11.19.2007

lagged jets

Wide awake at 3 a.m. and jonesing for toast. Nasty when you can't turn the lights on (nor find the lights when you've long-lost your glasses on a Polish train and haven't been bothered to get a new pair) because you can't see to find the switch, and, even if you could find it, the light would bleed into the one bedroom, that of course, has no door. The joys of crashing on the floor of the 'rents' one-bedroom flat are many. There will be toast, just much, much later. Until then I huddle (with a sweater! but it is winter, even on islands with palm trees) reading by public-park light and digging toes in sand.

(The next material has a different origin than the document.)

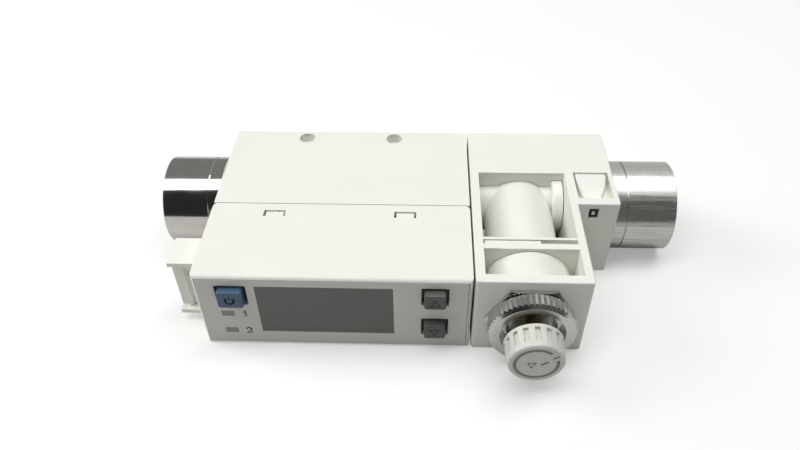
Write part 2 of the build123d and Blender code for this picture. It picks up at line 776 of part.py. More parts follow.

There are crabs, side-scuttling, across the beach that's also very much in the dark at 3 a.m., but the stars are liquid and the water warm and the sunrise a good four, nay five hours away. At 4:30 a.m. another night wanderer, east-coaster, comes wandering out and is frozen by the sight of a moving beach, of crabs playing catch-me-if-you-can with increasingly angry waves. He can't be more than 7, and leans almost 45-degrees into the beach, straining to see it all but not move an inch further for fright. Nervous fingers button and unbutton a new Hawaiian shirt and then sweat is wiped from sweaty palms on knees. The light arrives; the boy disappears, to drag out a sleepy father and point, energetically, at the crabs who have long dug holes under us to snooze the warming day away. I've read almost 200 pages in the hours between stars and dawn, and am ready for dinner. Or toast. Whatever comes first.